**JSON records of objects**
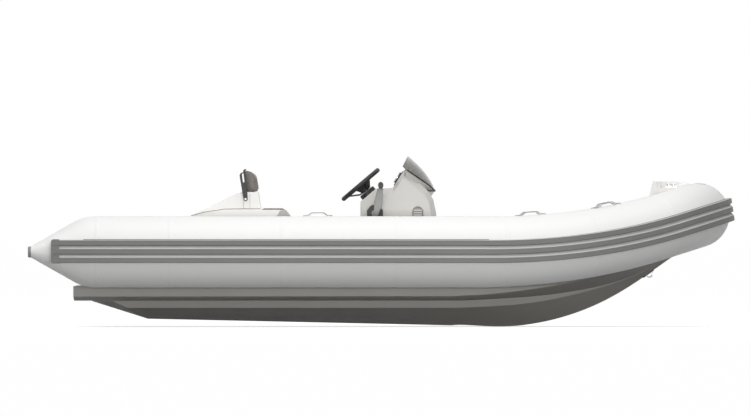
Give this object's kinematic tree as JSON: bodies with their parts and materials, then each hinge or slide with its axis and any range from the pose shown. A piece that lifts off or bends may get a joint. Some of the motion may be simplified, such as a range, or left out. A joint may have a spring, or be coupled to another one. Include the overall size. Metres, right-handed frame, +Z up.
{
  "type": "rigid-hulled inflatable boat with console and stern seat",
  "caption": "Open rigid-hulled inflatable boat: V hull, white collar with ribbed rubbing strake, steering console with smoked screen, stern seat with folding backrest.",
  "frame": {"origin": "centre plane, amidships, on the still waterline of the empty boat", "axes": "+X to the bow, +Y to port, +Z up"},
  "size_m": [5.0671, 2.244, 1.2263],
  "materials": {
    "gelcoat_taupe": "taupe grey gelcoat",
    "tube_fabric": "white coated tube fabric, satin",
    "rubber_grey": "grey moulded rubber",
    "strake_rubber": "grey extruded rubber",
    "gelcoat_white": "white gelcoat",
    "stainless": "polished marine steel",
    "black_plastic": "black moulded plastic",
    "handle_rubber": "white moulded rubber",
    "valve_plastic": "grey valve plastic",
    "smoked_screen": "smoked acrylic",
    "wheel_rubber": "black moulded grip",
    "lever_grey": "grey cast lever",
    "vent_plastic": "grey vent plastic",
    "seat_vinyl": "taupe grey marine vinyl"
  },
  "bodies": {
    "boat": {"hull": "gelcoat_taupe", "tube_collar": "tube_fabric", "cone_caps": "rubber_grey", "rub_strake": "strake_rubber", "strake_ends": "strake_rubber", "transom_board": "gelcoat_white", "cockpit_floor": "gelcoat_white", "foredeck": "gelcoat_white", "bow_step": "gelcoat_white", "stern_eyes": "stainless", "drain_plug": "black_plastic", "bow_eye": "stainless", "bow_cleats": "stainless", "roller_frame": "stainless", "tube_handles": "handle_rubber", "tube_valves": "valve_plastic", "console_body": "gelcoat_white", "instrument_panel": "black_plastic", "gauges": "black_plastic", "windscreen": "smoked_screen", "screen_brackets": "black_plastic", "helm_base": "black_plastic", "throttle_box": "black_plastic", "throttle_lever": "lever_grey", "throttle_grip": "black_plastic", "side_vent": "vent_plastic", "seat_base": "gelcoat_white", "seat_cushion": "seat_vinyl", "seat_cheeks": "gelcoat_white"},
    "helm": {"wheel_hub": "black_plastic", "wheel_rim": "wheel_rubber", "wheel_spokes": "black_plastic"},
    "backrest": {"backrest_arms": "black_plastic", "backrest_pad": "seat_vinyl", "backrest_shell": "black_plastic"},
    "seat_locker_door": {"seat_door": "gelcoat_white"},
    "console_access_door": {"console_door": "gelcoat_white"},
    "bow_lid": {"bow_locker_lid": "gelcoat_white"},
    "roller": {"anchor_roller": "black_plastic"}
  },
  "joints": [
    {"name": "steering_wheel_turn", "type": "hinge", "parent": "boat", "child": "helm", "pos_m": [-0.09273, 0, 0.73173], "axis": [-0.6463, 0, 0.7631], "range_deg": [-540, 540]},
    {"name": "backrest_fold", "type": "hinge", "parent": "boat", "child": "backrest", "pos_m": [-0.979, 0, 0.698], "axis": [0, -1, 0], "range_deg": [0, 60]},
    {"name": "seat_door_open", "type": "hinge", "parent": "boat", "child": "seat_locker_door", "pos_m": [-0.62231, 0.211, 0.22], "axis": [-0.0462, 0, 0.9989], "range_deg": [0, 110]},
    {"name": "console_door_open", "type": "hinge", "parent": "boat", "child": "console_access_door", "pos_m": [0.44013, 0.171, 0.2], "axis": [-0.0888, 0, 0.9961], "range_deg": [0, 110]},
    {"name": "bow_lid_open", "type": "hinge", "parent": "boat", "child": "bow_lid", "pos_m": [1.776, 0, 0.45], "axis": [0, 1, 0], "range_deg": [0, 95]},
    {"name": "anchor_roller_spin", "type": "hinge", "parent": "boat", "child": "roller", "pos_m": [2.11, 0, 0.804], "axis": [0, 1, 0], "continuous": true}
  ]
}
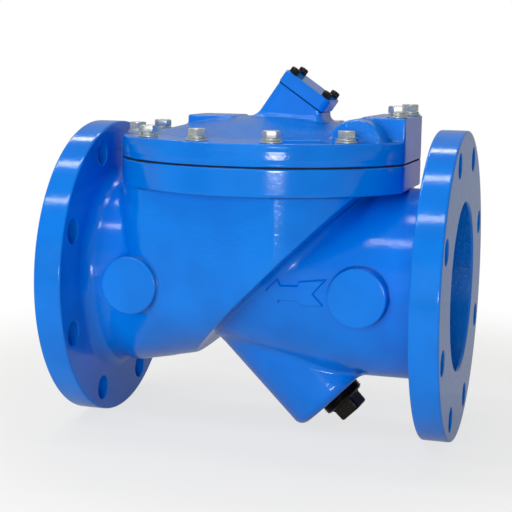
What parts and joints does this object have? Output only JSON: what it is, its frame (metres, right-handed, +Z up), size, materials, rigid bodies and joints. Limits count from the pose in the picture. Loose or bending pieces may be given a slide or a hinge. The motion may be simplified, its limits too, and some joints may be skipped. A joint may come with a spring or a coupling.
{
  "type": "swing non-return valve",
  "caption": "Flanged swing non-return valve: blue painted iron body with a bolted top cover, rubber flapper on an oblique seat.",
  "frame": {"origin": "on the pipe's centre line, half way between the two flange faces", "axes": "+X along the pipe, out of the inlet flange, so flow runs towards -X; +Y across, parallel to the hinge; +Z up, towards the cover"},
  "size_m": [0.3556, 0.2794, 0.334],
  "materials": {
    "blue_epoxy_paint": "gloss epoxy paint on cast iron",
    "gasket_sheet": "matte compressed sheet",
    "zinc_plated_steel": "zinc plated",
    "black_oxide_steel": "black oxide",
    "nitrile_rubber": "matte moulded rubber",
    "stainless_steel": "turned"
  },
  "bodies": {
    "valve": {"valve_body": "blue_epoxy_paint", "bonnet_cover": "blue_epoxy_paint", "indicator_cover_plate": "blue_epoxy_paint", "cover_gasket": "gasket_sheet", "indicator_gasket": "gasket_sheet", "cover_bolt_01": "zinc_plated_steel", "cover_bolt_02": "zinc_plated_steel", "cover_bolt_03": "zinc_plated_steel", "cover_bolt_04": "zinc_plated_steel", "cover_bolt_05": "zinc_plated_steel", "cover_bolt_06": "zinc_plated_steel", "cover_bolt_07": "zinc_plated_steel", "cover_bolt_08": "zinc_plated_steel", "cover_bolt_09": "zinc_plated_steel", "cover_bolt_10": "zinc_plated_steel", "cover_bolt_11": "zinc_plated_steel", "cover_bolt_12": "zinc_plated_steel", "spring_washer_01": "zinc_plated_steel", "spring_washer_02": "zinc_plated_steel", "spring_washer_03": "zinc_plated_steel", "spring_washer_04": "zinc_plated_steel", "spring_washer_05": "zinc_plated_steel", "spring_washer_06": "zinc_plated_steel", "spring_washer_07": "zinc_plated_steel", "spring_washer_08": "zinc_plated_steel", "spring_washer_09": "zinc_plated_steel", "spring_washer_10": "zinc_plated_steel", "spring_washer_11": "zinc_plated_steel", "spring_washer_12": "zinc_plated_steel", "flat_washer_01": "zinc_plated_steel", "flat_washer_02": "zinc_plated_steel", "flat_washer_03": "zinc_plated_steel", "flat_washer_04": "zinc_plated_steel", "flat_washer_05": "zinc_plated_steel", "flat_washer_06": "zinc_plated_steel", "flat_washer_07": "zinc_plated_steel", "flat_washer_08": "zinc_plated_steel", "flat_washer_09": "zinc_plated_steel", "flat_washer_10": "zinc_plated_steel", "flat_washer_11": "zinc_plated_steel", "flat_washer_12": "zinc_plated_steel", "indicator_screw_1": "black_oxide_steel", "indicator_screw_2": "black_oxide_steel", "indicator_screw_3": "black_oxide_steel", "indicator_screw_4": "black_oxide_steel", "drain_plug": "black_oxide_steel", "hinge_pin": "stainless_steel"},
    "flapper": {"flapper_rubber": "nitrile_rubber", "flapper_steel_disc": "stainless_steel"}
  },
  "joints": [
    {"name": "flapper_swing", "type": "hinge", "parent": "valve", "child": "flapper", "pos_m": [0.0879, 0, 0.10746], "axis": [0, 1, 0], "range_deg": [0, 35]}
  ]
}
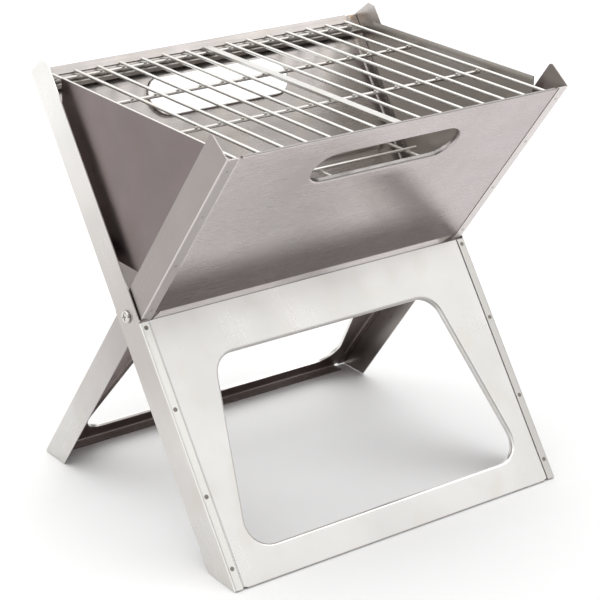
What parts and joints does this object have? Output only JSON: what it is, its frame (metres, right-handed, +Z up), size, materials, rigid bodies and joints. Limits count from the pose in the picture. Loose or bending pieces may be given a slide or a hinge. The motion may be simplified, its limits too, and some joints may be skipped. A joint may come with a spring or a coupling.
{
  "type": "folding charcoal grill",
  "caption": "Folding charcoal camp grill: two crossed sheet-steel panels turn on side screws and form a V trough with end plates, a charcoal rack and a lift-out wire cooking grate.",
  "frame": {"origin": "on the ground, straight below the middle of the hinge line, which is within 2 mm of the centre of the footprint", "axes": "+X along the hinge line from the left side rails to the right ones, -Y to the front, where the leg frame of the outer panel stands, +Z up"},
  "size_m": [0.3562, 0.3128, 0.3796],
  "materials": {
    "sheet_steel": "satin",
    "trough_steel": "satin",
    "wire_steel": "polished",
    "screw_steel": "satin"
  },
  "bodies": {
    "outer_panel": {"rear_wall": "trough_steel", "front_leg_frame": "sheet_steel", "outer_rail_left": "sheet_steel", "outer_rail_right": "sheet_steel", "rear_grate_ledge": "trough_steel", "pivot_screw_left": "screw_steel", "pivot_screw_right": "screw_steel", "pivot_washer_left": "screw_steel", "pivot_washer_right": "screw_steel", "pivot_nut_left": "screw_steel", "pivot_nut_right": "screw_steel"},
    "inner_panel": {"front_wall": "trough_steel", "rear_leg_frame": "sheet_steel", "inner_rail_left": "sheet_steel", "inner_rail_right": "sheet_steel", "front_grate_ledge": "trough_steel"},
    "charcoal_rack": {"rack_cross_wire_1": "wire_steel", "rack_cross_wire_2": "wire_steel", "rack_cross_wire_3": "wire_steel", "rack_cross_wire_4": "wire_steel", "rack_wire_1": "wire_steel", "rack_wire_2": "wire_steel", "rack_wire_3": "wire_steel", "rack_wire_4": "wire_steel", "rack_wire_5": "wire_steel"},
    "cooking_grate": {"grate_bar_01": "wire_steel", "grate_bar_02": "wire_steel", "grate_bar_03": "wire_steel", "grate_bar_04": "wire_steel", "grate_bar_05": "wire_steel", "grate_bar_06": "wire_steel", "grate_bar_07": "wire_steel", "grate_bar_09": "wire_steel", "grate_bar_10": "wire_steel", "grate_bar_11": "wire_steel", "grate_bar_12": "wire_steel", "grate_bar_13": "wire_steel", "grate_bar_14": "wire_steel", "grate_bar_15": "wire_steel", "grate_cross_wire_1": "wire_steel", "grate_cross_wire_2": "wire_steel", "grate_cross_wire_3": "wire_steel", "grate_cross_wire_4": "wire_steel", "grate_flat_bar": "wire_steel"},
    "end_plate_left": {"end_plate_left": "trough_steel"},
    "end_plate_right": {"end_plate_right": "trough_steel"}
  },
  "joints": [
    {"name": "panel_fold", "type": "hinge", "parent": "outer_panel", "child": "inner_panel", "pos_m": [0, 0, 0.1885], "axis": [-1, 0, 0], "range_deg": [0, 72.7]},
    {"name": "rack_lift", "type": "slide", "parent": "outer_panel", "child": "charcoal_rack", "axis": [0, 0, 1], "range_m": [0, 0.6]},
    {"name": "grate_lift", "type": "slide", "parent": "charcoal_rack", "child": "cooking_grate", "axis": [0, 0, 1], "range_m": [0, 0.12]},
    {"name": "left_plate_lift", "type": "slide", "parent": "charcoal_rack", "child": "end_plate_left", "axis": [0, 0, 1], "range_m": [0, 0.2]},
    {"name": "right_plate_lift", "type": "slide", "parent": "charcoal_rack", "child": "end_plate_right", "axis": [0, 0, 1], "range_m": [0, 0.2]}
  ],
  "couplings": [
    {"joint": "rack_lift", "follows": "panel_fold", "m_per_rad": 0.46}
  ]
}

**What to do**
Scan the data above; copy every line where "slide" appears.

**Worked solution**
Give this object's kinematic tree as JSON: bodies with their parts and materials, then each hinge or slide with its axis and any range from the pose shown. A piece that lifts off or bends may get a joint. Some of the motion may be simplified, such as a range, or left out. A joint may have a spring, or be coupled to another one. Include the overall size. Metres, right-handed frame, +Z up.
What parts and joints does this object have? Output only JSON: what it is, its frame (metres, right-handed, +Z up), size, materials, rigid bodies and joints. Limits count from the pose in the picture. Loose or bending pieces may be given a slide or a hinge. The motion may be simplified, its limits too, and some joints may be skipped. A joint may come with a spring or a coupling.
What parts and joints does this object have? Output only JSON: what it is, its frame (metres, right-handed, +Z up), size, materials, rigid bodies and joints. Limits count from the pose in the picture. Loose or bending pieces may be given a slide or a hinge. The motion may be simplified, its limits too, and some joints may be skipped. A joint may come with a spring or a coupling.
    {"name": "rack_lift", "type": "slide", "parent": "outer_panel", "child": "charcoal_rack", "axis": [0, 0, 1], "range_m": [0, 0.6]},
    {"name": "grate_lift", "type": "slide", "parent": "charcoal_rack", "child": "cooking_grate", "axis": [0, 0, 1], "range_m": [0, 0.12]},
    {"name": "left_plate_lift", "type": "slide", "parent": "charcoal_rack", "child": "end_plate_left", "axis": [0, 0, 1], "range_m": [0, 0.2]},
    {"name": "right_plate_lift", "type": "slide", "parent": "charcoal_rack", "child": "end_plate_right", "axis": [0, 0, 1], "range_m": [0, 0.2]}